— BEGIN —

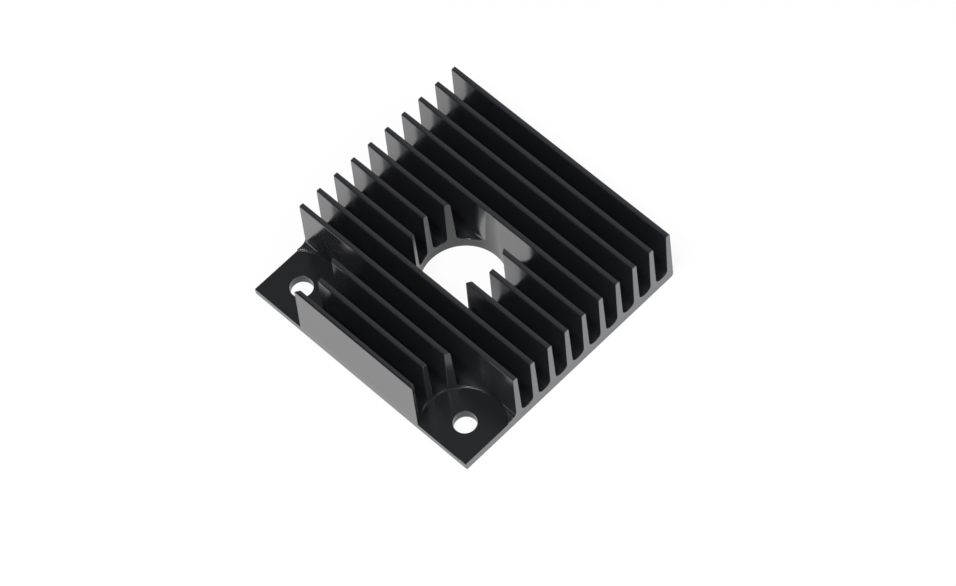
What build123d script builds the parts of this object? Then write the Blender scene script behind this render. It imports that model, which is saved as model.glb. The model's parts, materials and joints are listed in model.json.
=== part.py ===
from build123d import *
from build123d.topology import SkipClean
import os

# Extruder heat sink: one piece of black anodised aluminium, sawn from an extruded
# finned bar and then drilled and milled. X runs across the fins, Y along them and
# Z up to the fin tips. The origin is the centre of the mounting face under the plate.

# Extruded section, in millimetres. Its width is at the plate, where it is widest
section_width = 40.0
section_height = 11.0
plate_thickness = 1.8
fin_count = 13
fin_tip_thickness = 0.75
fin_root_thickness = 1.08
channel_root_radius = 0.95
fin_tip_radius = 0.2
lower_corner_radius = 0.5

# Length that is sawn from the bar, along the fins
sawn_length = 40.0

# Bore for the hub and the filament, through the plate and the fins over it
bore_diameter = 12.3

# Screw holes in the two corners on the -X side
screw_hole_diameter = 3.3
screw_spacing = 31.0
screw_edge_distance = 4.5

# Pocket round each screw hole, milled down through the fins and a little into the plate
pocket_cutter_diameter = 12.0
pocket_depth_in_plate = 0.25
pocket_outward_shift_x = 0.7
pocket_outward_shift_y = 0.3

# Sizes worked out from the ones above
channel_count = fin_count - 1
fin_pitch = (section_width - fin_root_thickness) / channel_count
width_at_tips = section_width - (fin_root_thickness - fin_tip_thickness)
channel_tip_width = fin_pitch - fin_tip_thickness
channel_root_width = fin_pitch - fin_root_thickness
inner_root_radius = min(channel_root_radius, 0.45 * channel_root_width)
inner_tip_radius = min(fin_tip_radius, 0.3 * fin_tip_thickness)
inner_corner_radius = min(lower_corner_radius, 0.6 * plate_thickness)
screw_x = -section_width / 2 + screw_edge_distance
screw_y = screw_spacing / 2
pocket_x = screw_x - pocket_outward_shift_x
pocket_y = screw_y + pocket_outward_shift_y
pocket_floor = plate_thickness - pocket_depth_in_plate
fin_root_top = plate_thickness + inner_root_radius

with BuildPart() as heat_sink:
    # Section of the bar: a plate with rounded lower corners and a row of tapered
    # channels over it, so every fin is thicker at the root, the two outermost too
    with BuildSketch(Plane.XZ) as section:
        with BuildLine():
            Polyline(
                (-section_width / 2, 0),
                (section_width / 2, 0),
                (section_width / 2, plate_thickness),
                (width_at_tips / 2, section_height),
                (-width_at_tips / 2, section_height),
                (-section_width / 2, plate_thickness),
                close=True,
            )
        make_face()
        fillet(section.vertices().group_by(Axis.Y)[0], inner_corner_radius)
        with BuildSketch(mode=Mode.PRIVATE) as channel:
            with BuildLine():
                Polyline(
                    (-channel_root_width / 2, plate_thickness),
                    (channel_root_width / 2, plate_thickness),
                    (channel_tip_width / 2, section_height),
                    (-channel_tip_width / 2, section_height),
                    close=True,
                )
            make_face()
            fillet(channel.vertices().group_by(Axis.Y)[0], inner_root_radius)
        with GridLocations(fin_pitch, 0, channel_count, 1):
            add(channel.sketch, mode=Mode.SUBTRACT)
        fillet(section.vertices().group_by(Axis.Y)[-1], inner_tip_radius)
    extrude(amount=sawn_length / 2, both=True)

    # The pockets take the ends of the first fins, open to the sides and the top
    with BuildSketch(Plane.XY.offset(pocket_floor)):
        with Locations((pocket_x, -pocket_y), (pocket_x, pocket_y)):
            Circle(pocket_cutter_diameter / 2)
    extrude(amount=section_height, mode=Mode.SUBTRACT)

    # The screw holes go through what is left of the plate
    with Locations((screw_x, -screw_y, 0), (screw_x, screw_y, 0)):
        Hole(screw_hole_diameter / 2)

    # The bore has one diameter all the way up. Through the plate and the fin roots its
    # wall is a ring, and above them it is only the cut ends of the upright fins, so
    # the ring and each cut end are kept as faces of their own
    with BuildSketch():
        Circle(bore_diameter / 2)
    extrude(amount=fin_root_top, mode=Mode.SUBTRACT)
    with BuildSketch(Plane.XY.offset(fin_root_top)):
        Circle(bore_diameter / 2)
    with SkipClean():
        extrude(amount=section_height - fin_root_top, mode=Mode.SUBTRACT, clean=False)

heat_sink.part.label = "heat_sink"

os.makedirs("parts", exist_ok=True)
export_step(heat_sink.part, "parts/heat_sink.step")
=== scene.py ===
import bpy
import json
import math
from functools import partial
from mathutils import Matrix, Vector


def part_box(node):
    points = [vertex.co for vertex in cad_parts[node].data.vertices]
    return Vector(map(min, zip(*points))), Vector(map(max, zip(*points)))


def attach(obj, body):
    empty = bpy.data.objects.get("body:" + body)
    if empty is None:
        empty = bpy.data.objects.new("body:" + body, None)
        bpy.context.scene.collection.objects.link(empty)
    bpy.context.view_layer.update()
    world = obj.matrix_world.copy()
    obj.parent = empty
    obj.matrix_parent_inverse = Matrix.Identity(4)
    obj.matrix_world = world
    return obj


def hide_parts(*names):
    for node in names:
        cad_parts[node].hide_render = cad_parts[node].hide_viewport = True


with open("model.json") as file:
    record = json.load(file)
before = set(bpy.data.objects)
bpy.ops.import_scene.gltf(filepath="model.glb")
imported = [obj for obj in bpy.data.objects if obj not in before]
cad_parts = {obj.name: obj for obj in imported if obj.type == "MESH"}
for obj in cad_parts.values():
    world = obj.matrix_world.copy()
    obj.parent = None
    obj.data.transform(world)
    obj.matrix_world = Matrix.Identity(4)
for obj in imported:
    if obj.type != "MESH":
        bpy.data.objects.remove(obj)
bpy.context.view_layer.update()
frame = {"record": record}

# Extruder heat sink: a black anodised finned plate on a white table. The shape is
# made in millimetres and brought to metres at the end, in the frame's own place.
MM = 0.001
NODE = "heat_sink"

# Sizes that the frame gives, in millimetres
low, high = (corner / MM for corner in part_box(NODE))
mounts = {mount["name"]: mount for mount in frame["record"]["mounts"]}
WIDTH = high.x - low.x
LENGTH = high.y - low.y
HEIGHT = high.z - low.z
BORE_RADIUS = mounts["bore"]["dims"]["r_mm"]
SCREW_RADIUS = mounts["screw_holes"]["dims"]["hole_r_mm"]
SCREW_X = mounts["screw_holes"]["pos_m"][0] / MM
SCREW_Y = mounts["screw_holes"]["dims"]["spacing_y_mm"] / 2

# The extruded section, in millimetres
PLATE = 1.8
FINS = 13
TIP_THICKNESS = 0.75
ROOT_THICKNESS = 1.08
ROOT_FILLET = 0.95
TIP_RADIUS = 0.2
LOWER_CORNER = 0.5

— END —

◆ DIRECTION ◆
In the listing above, find the line with "# The bore has" and the line with "for node in", then print exactly those lines and every line between them.

◆ SOLUTION BELOW ◆
    # The bore has one diameter all the way up. Through the plate and the fin roots its
    # wall is a ring, and above them it is only the cut ends of the upright fins, so
    # the ring and each cut end are kept as faces of their own
    with BuildSketch():
        Circle(bore_diameter / 2)
    extrude(amount=fin_root_top, mode=Mode.SUBTRACT)
    with BuildSketch(Plane.XY.offset(fin_root_top)):
        Circle(bore_diameter / 2)
    with SkipClean():
        extrude(amount=section_height - fin_root_top, mode=Mode.SUBTRACT, clean=False)

heat_sink.part.label = "heat_sink"

os.makedirs("parts", exist_ok=True)
export_step(heat_sink.part, "parts/heat_sink.step")
=== scene.py ===
import bpy
import json
import math
from functools import partial
from mathutils import Matrix, Vector


def part_box(node):
    points = [vertex.co for vertex in cad_parts[node].data.vertices]
    return Vector(map(min, zip(*points))), Vector(map(max, zip(*points)))


def attach(obj, body):
    empty = bpy.data.objects.get("body:" + body)
    if empty is None:
        empty = bpy.data.objects.new("body:" + body, None)
        bpy.context.scene.collection.objects.link(empty)
    bpy.context.view_layer.update()
    world = obj.matrix_world.copy()
    obj.parent = empty
    obj.matrix_parent_inverse = Matrix.Identity(4)
    obj.matrix_world = world
    return obj


def hide_parts(*names):
    for node in names:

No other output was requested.